A propos du pétrole du Sénégal

Si du point de vue communicationnel, l’affaire BBC sur les contrats de partage de productions pétrolières et gazières sénégalaises aura été retentissante au point de provoquer une secousse dans la République, laissant ainsi pantois les Sénégalais, il y a lieu de s’interroger sur les conséquences de droit par-delà les postures émotionnelle, confessionnelle, fraternelle ou même confraternelle adoptées depuis la publication de ce reportage.

La production pétrolière et gazière découle de deux phases. La première est la phase de l’exploration. Elle obéit à une procédure, depuis l’octroi du permis communément appelé “Permis H”, et se traduit par un éventail de mesures telles que la prospection, l’exploration. La deuxième est la phase de la découverte qui est le préalable à une série d’opérations, jusqu’à la production.

Dans ces différentes phases précitées, des moyens financiers et infrastructurels conséquents, ainsi qu’une expertise avérée sont indispensables. Malheureusement, ces instruments ne sont pas du reste, à la portée des pays en développement. D’où le recours systématique aux opérateurs ou sociétés de droit privé étranger.

Sur le permis octroyé à M. Frank Timis

Ainsi dans le cas du pétrole sénégalais, “il y a de l’eau dans le gaz” et “de l’orage dans l’air”. Le permis H avait été octroyé à Frank Timis. Un homme d’affaires australo-roumain supposé sulfureux, ne remplissant pas les conditions techniques et financières et apparaissant comme un courtier qui a fait du business en cédant ses droits à 250 millions de dollars (147 milliards de francs Cfa) à une société étrangère très connue dans ce domaine qui se trouve être BP. Laquelle déclare à travers son représentant à la suite des révélations de la BBC, posséder un contrat confidentiel avec M. Frank Timis.

En France, le titulaire du permis de recherche est le seul à pouvoir obtenir le permis d’exploitation (article 26 du code minier de la loi du 15 juillet 1994), lequel permis est octroyé par simple arrêté ministériel. Au Sénégal, le permis octroyé à M. Timis l’aura été suivant les dispositions de la loi du 8 janvier 1998 portant code pétrolier et le décret y relatif (6 octobre 1998).

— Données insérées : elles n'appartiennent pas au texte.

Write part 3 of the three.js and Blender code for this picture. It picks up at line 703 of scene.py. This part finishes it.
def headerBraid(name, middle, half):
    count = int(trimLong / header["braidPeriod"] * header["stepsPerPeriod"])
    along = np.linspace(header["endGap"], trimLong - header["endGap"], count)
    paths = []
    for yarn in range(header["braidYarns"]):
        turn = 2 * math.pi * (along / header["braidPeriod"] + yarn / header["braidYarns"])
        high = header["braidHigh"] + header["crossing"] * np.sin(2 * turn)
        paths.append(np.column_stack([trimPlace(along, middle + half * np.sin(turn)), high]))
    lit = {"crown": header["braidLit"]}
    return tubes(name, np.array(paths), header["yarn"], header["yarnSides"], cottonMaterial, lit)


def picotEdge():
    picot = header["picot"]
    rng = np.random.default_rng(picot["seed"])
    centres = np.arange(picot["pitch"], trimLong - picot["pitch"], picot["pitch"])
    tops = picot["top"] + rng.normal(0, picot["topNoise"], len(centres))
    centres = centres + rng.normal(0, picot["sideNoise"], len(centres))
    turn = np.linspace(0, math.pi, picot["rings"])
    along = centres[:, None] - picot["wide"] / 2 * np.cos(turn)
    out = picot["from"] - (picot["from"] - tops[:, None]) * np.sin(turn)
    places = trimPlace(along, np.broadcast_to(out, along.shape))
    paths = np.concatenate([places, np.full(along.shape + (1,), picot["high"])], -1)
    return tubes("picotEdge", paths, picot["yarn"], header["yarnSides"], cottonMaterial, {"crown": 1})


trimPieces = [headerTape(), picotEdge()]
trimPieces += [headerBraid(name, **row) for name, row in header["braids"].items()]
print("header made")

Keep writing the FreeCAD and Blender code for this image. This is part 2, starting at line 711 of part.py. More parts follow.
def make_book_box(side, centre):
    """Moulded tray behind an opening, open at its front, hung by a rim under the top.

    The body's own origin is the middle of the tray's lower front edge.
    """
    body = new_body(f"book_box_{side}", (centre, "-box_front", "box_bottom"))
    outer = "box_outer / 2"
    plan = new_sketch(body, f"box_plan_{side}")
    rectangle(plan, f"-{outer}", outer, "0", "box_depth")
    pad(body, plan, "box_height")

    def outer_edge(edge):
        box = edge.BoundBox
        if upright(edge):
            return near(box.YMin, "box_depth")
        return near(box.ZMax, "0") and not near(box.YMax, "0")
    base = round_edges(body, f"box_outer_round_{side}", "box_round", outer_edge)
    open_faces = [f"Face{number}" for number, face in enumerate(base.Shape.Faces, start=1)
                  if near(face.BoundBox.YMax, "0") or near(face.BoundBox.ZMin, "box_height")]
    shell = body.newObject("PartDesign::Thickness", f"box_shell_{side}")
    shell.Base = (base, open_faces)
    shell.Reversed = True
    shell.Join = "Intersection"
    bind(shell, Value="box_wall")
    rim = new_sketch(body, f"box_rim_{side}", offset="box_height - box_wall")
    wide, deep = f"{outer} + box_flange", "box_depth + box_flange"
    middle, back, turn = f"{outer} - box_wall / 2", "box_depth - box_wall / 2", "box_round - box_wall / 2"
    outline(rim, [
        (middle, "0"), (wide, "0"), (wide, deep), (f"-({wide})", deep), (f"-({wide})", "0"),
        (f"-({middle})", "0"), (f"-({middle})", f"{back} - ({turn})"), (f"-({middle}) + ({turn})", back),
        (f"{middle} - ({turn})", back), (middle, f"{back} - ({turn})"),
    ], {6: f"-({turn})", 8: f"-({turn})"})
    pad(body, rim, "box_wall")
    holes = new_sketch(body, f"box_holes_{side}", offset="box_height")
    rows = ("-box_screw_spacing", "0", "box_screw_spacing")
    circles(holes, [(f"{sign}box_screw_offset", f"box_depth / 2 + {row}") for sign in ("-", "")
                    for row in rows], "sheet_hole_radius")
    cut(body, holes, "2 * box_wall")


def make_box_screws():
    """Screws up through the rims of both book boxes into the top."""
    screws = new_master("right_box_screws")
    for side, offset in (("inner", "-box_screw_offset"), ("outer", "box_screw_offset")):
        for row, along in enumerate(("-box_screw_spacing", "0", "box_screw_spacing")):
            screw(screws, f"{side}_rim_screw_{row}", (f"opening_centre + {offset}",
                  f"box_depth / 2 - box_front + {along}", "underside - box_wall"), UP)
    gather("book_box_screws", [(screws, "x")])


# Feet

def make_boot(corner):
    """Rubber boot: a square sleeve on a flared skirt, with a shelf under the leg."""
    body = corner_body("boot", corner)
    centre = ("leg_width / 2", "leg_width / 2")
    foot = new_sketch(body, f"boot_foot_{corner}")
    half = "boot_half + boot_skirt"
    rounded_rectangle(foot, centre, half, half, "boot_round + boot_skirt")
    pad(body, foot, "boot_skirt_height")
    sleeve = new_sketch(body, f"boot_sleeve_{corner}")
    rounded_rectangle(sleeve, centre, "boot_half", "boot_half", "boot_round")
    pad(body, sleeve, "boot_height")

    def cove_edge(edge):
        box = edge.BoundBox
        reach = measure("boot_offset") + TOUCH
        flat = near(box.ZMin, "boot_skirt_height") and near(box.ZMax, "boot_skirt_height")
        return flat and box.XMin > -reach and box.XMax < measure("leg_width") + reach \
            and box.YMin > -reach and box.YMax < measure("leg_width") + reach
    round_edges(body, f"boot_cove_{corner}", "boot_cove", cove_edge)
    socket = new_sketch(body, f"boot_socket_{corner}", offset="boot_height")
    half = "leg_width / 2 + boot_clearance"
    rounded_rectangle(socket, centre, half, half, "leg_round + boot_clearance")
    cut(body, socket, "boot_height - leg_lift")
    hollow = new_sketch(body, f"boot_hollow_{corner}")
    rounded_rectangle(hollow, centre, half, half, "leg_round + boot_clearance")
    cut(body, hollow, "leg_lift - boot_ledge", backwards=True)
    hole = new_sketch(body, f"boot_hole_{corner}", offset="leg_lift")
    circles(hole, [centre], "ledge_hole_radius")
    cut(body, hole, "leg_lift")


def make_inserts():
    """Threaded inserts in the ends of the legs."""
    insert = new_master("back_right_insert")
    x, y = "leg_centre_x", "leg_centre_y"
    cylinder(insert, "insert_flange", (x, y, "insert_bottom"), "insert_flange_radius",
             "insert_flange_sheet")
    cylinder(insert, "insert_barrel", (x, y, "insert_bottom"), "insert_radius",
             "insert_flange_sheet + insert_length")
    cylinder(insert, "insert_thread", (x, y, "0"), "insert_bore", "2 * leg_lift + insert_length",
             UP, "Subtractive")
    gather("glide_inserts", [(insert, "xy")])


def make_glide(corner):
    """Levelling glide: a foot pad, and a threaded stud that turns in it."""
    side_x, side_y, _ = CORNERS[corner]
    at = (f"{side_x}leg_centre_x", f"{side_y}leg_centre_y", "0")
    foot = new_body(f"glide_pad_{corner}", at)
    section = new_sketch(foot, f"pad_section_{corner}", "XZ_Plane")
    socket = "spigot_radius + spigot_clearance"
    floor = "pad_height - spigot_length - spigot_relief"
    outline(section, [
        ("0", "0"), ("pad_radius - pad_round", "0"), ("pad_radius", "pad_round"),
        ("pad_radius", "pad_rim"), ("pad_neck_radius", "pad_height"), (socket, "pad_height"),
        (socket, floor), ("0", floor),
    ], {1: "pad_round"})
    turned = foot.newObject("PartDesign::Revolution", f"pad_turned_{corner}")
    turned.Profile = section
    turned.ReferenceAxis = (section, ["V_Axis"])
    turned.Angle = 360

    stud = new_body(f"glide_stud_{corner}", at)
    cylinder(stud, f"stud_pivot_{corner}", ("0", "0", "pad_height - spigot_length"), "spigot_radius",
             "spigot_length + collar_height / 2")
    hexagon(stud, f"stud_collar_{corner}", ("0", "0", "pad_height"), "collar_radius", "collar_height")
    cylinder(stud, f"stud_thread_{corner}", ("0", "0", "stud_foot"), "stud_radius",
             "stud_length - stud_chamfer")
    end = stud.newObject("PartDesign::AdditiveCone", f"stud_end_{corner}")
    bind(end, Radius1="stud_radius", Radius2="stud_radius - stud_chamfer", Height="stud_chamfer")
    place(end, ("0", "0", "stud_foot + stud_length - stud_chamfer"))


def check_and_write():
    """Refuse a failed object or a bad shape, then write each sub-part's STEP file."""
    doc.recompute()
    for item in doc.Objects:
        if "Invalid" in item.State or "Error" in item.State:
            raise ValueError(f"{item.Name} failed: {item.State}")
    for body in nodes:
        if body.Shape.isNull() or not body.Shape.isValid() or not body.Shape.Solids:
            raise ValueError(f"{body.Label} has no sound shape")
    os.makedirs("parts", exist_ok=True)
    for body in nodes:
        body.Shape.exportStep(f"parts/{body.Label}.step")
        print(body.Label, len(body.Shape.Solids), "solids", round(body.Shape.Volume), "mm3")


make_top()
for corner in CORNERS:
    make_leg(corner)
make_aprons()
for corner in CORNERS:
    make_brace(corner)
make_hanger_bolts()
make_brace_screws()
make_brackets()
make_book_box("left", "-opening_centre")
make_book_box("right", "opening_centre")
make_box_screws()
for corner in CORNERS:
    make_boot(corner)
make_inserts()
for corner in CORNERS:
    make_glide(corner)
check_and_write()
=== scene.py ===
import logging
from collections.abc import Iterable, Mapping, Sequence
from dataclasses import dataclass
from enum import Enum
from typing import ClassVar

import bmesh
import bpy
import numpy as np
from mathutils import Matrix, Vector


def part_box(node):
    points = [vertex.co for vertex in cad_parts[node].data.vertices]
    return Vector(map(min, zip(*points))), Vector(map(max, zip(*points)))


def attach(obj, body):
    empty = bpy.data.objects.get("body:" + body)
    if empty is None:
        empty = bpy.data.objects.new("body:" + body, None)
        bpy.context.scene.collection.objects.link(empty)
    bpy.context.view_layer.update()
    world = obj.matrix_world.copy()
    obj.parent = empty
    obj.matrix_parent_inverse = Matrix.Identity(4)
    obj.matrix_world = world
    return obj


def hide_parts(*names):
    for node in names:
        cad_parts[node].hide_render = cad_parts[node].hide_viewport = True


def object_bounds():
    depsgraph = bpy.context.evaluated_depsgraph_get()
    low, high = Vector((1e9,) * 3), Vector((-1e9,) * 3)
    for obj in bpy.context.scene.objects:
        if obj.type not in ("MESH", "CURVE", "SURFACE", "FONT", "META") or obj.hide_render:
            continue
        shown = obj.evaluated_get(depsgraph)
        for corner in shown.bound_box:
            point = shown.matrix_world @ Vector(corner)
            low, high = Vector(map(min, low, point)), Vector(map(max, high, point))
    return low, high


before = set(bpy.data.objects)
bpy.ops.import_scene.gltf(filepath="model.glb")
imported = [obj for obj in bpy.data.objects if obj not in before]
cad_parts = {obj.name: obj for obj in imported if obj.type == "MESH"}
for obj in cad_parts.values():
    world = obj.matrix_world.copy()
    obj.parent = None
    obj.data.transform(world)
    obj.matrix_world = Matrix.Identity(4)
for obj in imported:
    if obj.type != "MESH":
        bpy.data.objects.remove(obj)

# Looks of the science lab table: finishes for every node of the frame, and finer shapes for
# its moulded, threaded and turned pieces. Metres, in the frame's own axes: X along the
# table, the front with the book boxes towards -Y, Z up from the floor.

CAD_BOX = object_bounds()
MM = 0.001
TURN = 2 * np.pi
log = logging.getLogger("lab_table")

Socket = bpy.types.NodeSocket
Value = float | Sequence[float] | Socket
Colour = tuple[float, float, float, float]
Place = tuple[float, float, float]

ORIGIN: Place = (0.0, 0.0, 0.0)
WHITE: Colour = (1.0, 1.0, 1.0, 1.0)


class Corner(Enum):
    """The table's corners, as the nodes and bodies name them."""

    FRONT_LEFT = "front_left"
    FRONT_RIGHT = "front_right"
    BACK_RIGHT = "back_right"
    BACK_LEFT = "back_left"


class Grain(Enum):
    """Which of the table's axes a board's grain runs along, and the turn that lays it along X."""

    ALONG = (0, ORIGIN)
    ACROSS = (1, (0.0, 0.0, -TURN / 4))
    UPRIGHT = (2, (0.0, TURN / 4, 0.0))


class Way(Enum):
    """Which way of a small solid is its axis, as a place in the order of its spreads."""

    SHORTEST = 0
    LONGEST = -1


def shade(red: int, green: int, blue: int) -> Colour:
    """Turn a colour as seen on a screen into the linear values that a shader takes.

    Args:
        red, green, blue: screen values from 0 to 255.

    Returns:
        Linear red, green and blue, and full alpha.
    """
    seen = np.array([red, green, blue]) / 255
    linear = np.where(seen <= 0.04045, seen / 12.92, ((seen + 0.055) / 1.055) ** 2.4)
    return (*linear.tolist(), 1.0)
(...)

À la lumière de ces dispositions législatives et règlementaires, M. Frank Timis devait justifier de ses capacités techniques et financières, de ses statuts, de son bilan, etc. (art 8 dudit décret). A l’issue de toute une procédure, l’avis conforme du ministre des Finances est requis pour la convention ou contrat de recherche. Par conséquent, il y a eu soit une négligence soit un dysfonctionnement dans l’octroi à M. Frank Timis du permis H, puisque comme le laisse entendre certains, ce dernier n’avait ni la capacité technique encore moins financière.

L’imputabilité d’une telle faute, le cas échéant, est à rechercher du côté du ministre qui a délivré ou qui a soumis le permis au président de la République, lequel me semble être un grand patriote que j’ai eu l’honneur de rencontrer avec une délégation d’un groupe français le 19 avril 2019.

Sur les royalties

Pendant la phase de pré-production, deux options sont possibles. La première option, c’est quand la société étrangère possède la totalité de la production pétrolière et, en retour, a l’obligation de payer certaines rémunérations à l’État ou une société créée à cet effet. Ces rémunérations se présentent sous la forme de “royalties” ou loyers contenus dans le contrat de la concession. La deuxième option, c’est quand la production est divisée entre les deux parties, selon un pourcentage déterminé par le contrat, c’est ce qu’on appelle le “contrat de partage de production” qui est d’ailleurs le cas du contrat entre le gouvernement du Sénégal et ses partenaires.

Alors comment comprendre le versement de royalties à Frank Timis comme le révèle la BBC ? Puisqu’on n’est pas dans une situation de contrat de concession mais plutôt d’un contrat de partage de production, il s’agit de deux régimes juridiques différents. Si royalties devaient y avoir, elles seraient versées au profit du gouvernement du Sénégal puisque les royalties en question sont les paiements exprimés en pourcentage des volumes de pétrole qui sont produits par les contrats, dans le cadre des contrats de concession et sont payées au propriétaire des ressources naturelles.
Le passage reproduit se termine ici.